Dr. Minhua Eunice Ma is Reader in Visualisation & Virtual Reality and Programme Leader for MSc Computer Games Production at the School of Computing, University of Derby. She completed her Doctorate in Computer Science from the University of Ulster in 2005 and MSc in Computing Science from the University of Newcastle upon Tyne in 2001. Her research areas include Virtual Reality, 3D visualisation, serious games, and Natural Language Processing. Her principal lines of work have been published in about 40 peer-reviewed scientific journals as well as conference proceedings. She has received grants from the Northern Ireland Chest, Heart and Stroke Association for her work on Virtual Reality in rehabilitation and a number of other grants for her research in visualisation and games. She has been supervising Ph.D. students in video games, digital watermarking and e-learning. With her team she has been developing Virtual Reality games for healthcare and natural language visualisation systems with broad impact in intelligent multimedia, serious games, forensic visualisation and other areas. Dr. Ma is a guest editor of a special issue of the International Journal of Intelligent Decision Technologies, and has served on the Editorial Board of Scientific Journals International and the Foxwell & Davies Ltd Scientific Publisher and numerous conference committees.
Prof. Nikolaos Antonopoulos, Head of School of Computing, University of Derby, UK.
Professor Nick Antonopoulos is currently the Head of School of Computing and Assistant Dean (Research) of the Faculty of Business, Computing & Law at the University of Derby. Prior to joining the University of Derby in March 2009 he was a Senior Lecturer (US Associate Professor) and Director of the MSc Degrees at the Department of Computing, University of Surrey, UK. He holds a BSc in Physics (1st class) from the University of Athens in 1993, an MSc in Information Technology from Aston University in 1994 and a PhD in Computer Science from the University of Surrey in 2000. Prior to joining the academia he has worked as a networks consultant and was the co-founder and director of a company developing Web-based management information systems. He has over 12 years of academic experience during which he has designed and has been managing advanced Masters Programmes in computer science at the University of Surrey. He has published over 80 articles in fully refereed journals and international conferences. He has received a number of best paper awards in conferences and graduated 6 PhD students. He has edited two books in the field of P2P, Grids and Cloud Computing published by IGI Global and Springer respectively. He is on the editorial board of the Springer journal of Peer-to-Peer Networking and Applications (effective from 2009) and on the advisory editorial board of the IGI Global Handbook of Research on Telecommunications Planning and Management for Business.

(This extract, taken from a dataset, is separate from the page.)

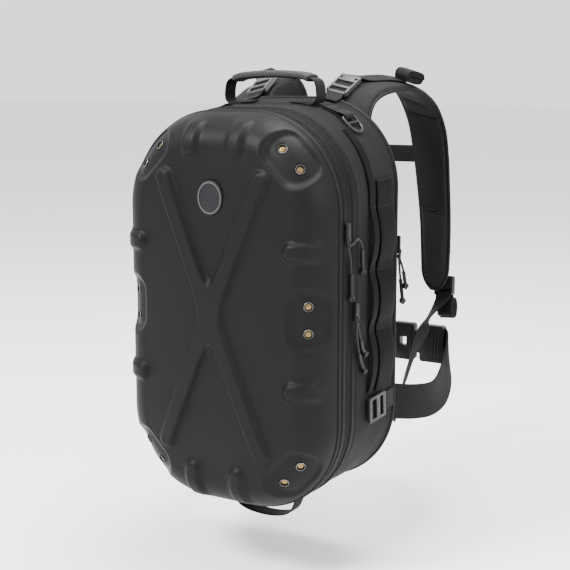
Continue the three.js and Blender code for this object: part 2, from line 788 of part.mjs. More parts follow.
function shoulderRows(side) {
  return strapRows.map(({ across, back, up, wide, sweep, droop }, i) => {
    const splay = side < 0 ? strapSplay * Math.sin(Math.PI * Math.min(i / 6, 1)) : 0;
    const reach = strapHalfWidth * wide;
    return {
      point: vector((across * frontHalfWidth + splay) * side, panelBack + back * strapReach, up * frontHalfHeight),
      half: vector(reach * side, -reach * sweep, -reach * droop),
    };
  });
}

function shoulderStrap(side, extra) {
  return solidOf(ribbon(widened(shoulderRows(side), extra), 20, strapThickness + 2 * extra, true));
}

// Place over the outer face of a shoulder strap: share of its length, across from -1 (inner edge)
// to 1 (outer edge), and the lift off that face
function onStrap(side, share, across, lift) {
  const { point, half, tangent } = rowAt(rowCurves(shoulderRows(side)), share);
  const outward = half.clone().cross(tangent).normalize().multiplyScalar(side);
  point.addScaledVector(half, across).addScaledVector(outward, strapThickness / 2 + lift);
  half.addScaledVector(tangent, -half.dot(tangent)).normalize();
  return { point, half, tangent, outward };
}

function addShoulderStraps() {
  sides.forEach(({ word, side }) => {
    addPiece(`shoulder_strap_${word}`, geometryOf(shoulderStrap(side, 0).subtract(keepOut)), fabric);
  });
}

// Load lifters: webbing from the bag's top through a buckle, with its tail rolled up on the strap
function addLifters() {
  sides.forEach(({ word, side }) => {
    const buckle = onStrap(side, 0.2, -0.6, lifterThickness / 2 + gap);
    const along = (length) => buckle.point.clone().addScaledVector(buckle.tangent, length);
    const wide = (direction) => direction.clone().setLength(webbingWidth / 2);
    const low = along(-lifterLength / 2 - 2);
    const onTop = (y, out) => onWall(y, runAtTop(y, Math.abs(low.x)), out, side).point;
    const tail = [[0.3, -0.4], [0.36, 0], [0.39, 0.35]].map(([share, across]) => (
      onStrap(side, share, across, webbingThickness / 2 + gap + 1)));
    const rows = [
      { point: onTop(gussetEnd - 12, gap + webbingThickness / 2 + 0.4), half: wide(buckle.half) },
      { point: onTop(backPipingY, pipingRadius + gap + webbingThickness / 2 + 0.4), half: wide(buckle.half) },
      { point: low, half: wide(buckle.half) },
      { point: buckle.point, half: wide(buckle.half) },
      { point: along(lifterLength / 2 + 2), half: wide(buckle.half) },
      ...tail.map(({ point, half }) => ({ point, half: wide(half) })),
    ];
    const body = placed(plate(roundedShape(lifterLength / 2, lifterWidth / 2, 4), lifterThickness),
      buckle.point, buckle.tangent, buckle.half);
    addPiece(`lifter_buckle_${word}`, geometryOf(body.subtract(passage(rows, 16, webbingThickness))), plastic);
    const end = onStrap(side, 0.41, 0.55, rollRadius + gap);
    const roll = placed(plate(roundedShape(rollRadius * 1.9, rollRadius, rollRadius * 0.9), webbingWidth),
      end.point, end.tangent, end.outward);
    const strap = solidOf(ribbon(rows, 16, webbingThickness)).add(roll);
    addPiece(`lifter_webbing_${word}`, geometryOf(strap), webbing);
  });
}

// Lower webbing: from a wing at the panel's foot up to the lock at the strap's end, where the
// tail turns back and is rolled up. Places as shares of the named sizes, half as a direction;
// the rows with no across lie on the wing's outer face.
const lowerRoute = [
  { across: 0.84, back: 0.865, up: -0.196, half: [0.5, -0.85, 0.04] },
  { across: 0.84, back: 0.757, up: -0.259, half: [0.88, -0.44, 0.1] },
  { across: 0.879, back: 0.486, up: -0.38, half: [0.6, -0.78, 0.1] },
  { across: 0.925, back: 0.27, up: -0.486, half: [0.5, -0.85, 0.12] },
  { back: 0.13, up: -0.6, half: [0.1, -0.8, 0.58] },
  { back: 0.065, up: -0.655, half: [0, -0.81, 0.59] },
];
const anchorX = 0.9 * frontHalfWidth;
const anchorCorners = [
  { back: -8, up: -0.575 }, { back: 22, up: -0.618 }, { back: 20, up: -0.675 }, { back: -8, up: -0.735 },
];

function lowerRows(side, lock) {
  const near = (down, out) => lock.point.clone().addScaledVector(lock.tangent, down)
    .addScaledVector(lock.outward, out);
  const start = [near(20, 7), near(9, 2.5), near(6.5, 0), near(9, -2.5), near(18, -4)].map((point) => (
    { point, half: lock.half.clone().multiplyScalar(webbingWidth / 2) }));
  const faceX = anchorX + anchorThickness / 2 + 2 * gap + webbingThickness / 2;
  const route = lowerRoute.map(({ across, back, up, half }) => ({
    point: vector((across ? across * frontHalfWidth : faceX) * side,
      panelBack + back * strapReach, up * frontHalfHeight),
    half: vector(half[0] * side, half[1], half[2]).setLength(webbingWidth / 2),
  }));
  return [...start, ...route];
}

function addLowerWebbing() {
  sides.forEach(({ word, side }) => {
    const lock = onStrap(side, 0.985, 0.5, lockThickness / 2 + gap);
    lock.point.addScaledVector(lock.tangent, 3);
    const body = placed(plate(roundedShape(lockLength / 2, lockWidth / 2, 3), lockThickness),
      lock.point, lock.tangent, lock.half);
    const notch = new THREE.BoxGeometry(18, webbingWidth + 5 * gap, lockThickness * 2)
      .translate(lockLength / 2, 0, 0);
    const notchSolid = placed(notch, lock.point, lock.tangent, lock.half);
    addPiece(`ladder_lock_${word}`, geometryOf(body.subtract(notchSolid)), plastic);
    const rollPlace = lock.point.clone().addScaledVector(lock.tangent, 32).addScaledVector(lock.outward, 8);
    const roll = placed(plate(roundedShape(rollRadius * 1.6, rollRadius, rollRadius * 0.9), webbingWidth),
      rollPlace, lock.tangent, lock.outward);
    const strap = solidOf(ribbon(lowerRows(side, lock), 26, webbingThickness)).add(roll);
    addPiece(`lower_webbing_${word}`, geometryOf(strap), webbing);
    const shape = new THREE.Shape(anchorCorners.map(({ back, up }) => (
      new THREE.Vector2(panelBack + back, up * frontHalfHeight))));
    const wing = placed(plate(shape, anchorThickness), vector(anchorX * side, 0, 0), vector(0, 1, 0),
      vector(0, 0, 1));
    addPiece(`lower_anchor_${word}`, geometryOf(wing.subtract(panelSolid(gap))), fabric);
  });
}

// Chest strap between the shoulder straps, with a small buckle in its middle
function addSternumStrap() {
  const lift = webbingThickness / 2 + gap + 0.3;
  const bodies = sides.map(({ word, side }) => {
    const seatOn = [0.2, -0.5, -1].map((across) => onStrap(side, 0.68, across, lift).point);
    const { y, z } = seatOn[2];
    const inner = sternumBuckleLength / 2;
    const points = [...seatOn.map((point) => vector(point.x, point.y, z)),
      vector((inner + 20) * side, y, z), vector((inner - 4) * side, y, z)];
    const rows = points.map((point) => ({ point, half: vector(0, 0, webbingWidth / 2) }));
    const strap = solidOf(ribbon(rows, 9, webbingThickness)).subtract(shoulderStrap(side, gap));
    addPiece(`sternum_webbing_${word}`, geometryOf(strap), webbing);
    return { way: passage(rows, 9, webbingThickness), centre: vector(0, y, z) };
  });
  const shape = roundedShape(sternumBuckleLength / 2, webbingWidth * 0.6, 5);
  const buckle = placed(plate(shape, sternumBuckleThickness), bodies[0].centre, vector(1, 0, 0), vector(0, 0, 1));
  addPiece('sternum_buckle', geometryOf(buckle.subtract(bodies[0].way).subtract(bodies[1].way)), plastic);
}

// Waist belt: places as shares of the named sizes, half as a direction
const beltRight = [
  { across: 0.938, back: -0.033, up: -0.533, half: [0, 0, 1] },
  { across: 1.05, back: 0.163, up: -0.573, half: [0, 0, 1] },
  { across: 1.09, back: 0.367, up: -0.596, half: [-0.04, 0, 1] },
  { across: 1.05, back: 0.571, up: -0.58, half: [-0.28, 0.16, 0.92] },
  { across: 0.97, back: 0.755, up: -0.53, half: [-0.4, 0.32, 0.84] },
  { across: 0.885, back: 0.898, up: -0.47, half: [-0.16, 0.08, 0.96] },
  { across: 0.8, back: 0.98, up: -0.424, half: [0, 0, 1] },
  { across: 0.73, back: 0.98, up: -0.424, half: [0, 0, 1] },
];
const beltLeft = [
  { across: -0.938, back: -0.033, up: -0.533, half: [0, 0, 1] },
  { across: -1.05, back: 0.163, up: -0.573, half: [0, 0, 1] },
  { across: -1.1, back: 0.408, up: -0.596, half: [0, 0, 1] },
  { across: -1.05, back: 0.653, up: -0.573, half: [0, 0, 1] },
  { across: -0.885, back: 0.857, up: -0.51, half: [0, 0, 1] },
  { across: -0.59, back: 0.963, up: -0.455, half: [0, 0, 1] },
  { across: -0.2, back: 0.985, up: -0.426, half: [0, 0, 1] },
  { across: 0.23, back: 0.98, up: -0.424, half: [0, 0, 1] },
  { across: 0.26, back: 0.98, up: -0.424, half: [0, 0, 1] },
];

function beltRows(table) {
  return table.map(({ across, back, up, half }) => ({
    point: vector(across * frontHalfWidth, panelBack + back * beltReach, up * frontHalfHeight),
    half: vector(...half).setLength(beltWidth / 2),
  }));
}

function addWaistBelt() {
  const [right, left] = [beltRows(beltRight), beltRows(beltLeft)];
  const cut = panelSolid(gap);
  addPiece('waist_belt_right', geometryOf(solidOf(ribbon(right, 18, beltThickness)).subtract(cut)), webbing);
  addPiece('waist_belt_left', geometryOf(solidOf(ribbon(left, 20, beltThickness)).subtract(cut)), webbing);

  const { y, z } = right[right.length - 1].point;
  const along = vector(1, 0, 0);
  const up = vector(0, 0, 1);
  const block = (geometry, x) => placed(geometry, vector(x, y, z), along, up);
  const box = (length, height, depth) => new THREE.BoxGeometry(length, height, depth);
  const clipX = left[left.length - 1].point.x + clipLength * 0.32;
  const socketX = clipX + (clipLength + socketLength) / 2 + 9;
  const prongX = clipX + clipLength / 2 + prongLength / 2 - 1;
  const clip = block(plate(roundedShape(clipLength / 2, beltBuckleHeight / 2, 5), beltBuckleThickness), clipX)
    .add(block(box(prongLength, prongHeight, prongThickness), prongX))
    .subtract(block(box(clipLength * 0.3, beltBuckleHeight * 0.24, beltBuckleThickness * 2), clipX))
    .subtract(passage(left, 20, beltThickness));
  addPiece('belt_clip', geometryOf(clip), plastic);
  const socket = block(plate(roundedShape(socketLength / 2, beltBuckleHeight / 2, 5), beltBuckleThickness), socketX)
    .subtract(block(box(prongLength + 2, prongHeight + 2 * gap, prongThickness + 2 * gap), prongX + 0.7))
    .subtract(passage(right, 18, beltThickness));
  addPiece('belt_socket', geometryOf(socket), plastic);
}

// Zip sliders on the right side, each with a clamp from which two pull cords hang.
// Rows are {y, z, out}: station, height over the middle and distance off the side wall.
const pulls = [
  {
    word: 'front', y: frontCoilY, z: 110, out: coilProud + gap, width: sliderWidth,
    cords: [
      [[16, 95, 7.5], [27, 100, 7.5], [37, 97, 6], [44, 88, 5], [47, 70, 4], [48, 57, 4]],
      [[12, 80, 6], [17, 66, 4.5], [19, 48, 4], [19, 28, 4]],
    ],
  },
  {
    word: 'rear', y: rearCoilY, z: 8, out: coilProud + gap, width: sliderWidth,
    cords: [
      [[37, -18, 5.5], [43, -30, 5], [49, -42, 4], [56, -50, 4.5]],
      [[32, -24, 5.5], [37, -40, 5], [45, -58, 4], [54, -72, 4.5]],
    ],
  },
  {
    word: 'back', y: panelFront + 3.5, z: 79, out: gap - pipingRadius * 0.6, width: sliderWidth * 0.5,
    cords: [
      [[155, 46, 7], [157, 24, 10]],
      [[155, 40, 2.6], [155, 20, 5], [155, 4, 7]],
    ],
  },
];

function offSide([y, z, out]) {
  return onWall(y, z - outlineAt(y).rise, out).point;
}

function cordTube(points) {
  const path = new THREE.CatmullRomCurve3(points, false, 'centripetal');
  const section = new THREE.Shape();
  section.absarc(0, 0, cordRadius, 0, Math.PI * 2);
  const steps = Math.max(4, Math.round(path.getLength() / (cordRadius * 5)));
  const settings = { steps, curveSegments: 4, bevelEnabled: false, extrudePath: path };
  return solidOf(new THREE.ExtrudeGeometry(section, settings));
}

function addPulls() {
  const up = vector(0, 0, 1);
  const ahead = vector(0, 1, 0);
  pulls.forEach(({ word, y, z, out, width, cords }) => {
    const shape = roundedShape(sliderLength / 2, width / 2, width * 0.3);
    const slider = placed(plate(shape, sliderThickness), offSide([y, z, out + sliderThickness / 2]), up, ahead);
    addPiece(`zip_slider_${word}`, geometryOf(slider), steel);
    const lift = out + knotRadius + gap;
    const start = offSide([y, z - sliderLength / 2 - gap - knotRadius, lift]);
    const knot = (point) => solidOf(new THREE.IcosahedronGeometry(knotRadius, 0).translate(...point.toArray()));
    let body = knot(start);
    cords.forEach((cord) => {
      const points = [start, ...cord.map(offSide)];
      body = body.add(cordTube(points)).add(knot(points[points.length - 1]));
    });
    addPiece(`zip_cords_${word}`, geometryOf(body), webbing);
  });
}

addBody();
addPiece('back_panel', geometryOf(panelSolid(0)), fabric);
addShell();
addLadders();
addGlides();
addRings();
addHandle();
addBottomLoop();
addShoulderStraps();
addLifters();
addLowerWebbing();
addSternumStrap();
addWaistBelt();
addPulls();

const pack = new THREE.Group();
pack.add(bag);
bag.position.set(0, -panelBack, -backRise);

export default pack;
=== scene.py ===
"""The dressed hard shell backpack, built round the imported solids.

Lengths and places are millimetres in the rim frame, where y = 0 is the plane of the moulded
shell's rim and z = 0 is the middle of that rim. Every mesh is turned into the row frame, in
metres, by `row_frame` when it is made, so that each finished object sits at the origin.
"""

import logging  # noqa: E402
import math  # noqa: E402
from dataclasses import dataclass  # noqa: E402
from enum import Enum  # noqa: E402
from typing import Any, Callable, Sequence  # noqa: E402

import bmesh  # noqa: E402
import bpy  # noqa: E402
import numpy as np  # noqa: E402
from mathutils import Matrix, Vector  # noqa: E402


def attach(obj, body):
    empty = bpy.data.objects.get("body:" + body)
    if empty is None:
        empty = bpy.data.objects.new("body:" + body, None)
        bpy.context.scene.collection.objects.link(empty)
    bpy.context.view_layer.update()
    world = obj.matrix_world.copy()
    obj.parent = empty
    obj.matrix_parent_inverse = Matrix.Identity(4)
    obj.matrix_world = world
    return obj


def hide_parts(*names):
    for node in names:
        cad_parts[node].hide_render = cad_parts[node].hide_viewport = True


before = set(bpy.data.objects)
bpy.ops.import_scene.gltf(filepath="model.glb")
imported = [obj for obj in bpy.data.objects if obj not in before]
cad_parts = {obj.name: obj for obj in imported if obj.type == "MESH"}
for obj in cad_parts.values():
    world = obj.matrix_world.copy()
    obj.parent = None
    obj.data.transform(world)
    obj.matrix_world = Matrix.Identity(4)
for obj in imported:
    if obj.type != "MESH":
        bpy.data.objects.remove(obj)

log = logging.getLogger("backpack")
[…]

He is a Fellow of the UK Higher Education Academy and a full member of the British Computer Society.
Dr. Manuel Fradinho Oliveira, R&D Director, Cyntelix, Netherlands
Manuel Fradinho Olivera is the research director of Cyntelix, and is responsible for the business development of several successful innovations. His research interests include collaborative virtual environments, immersive virtual reality, networked virtual environments, game design, human factors, and serious games. He has more than 70 refereed conference and journal publications to date. He received his doctorate from University College London, which focused on creating networked virtual environment systems, which yielded a patent addressing subjective networked compensation techniques. He is currently actively involved in rapid competence development environments using serious games, being the scientific coordinator of the TARGET research project (IST Project 231717). In addition, he has recently published Networked Graphics, Building Networked Games and Virtual Environments by Morgan Kaufman.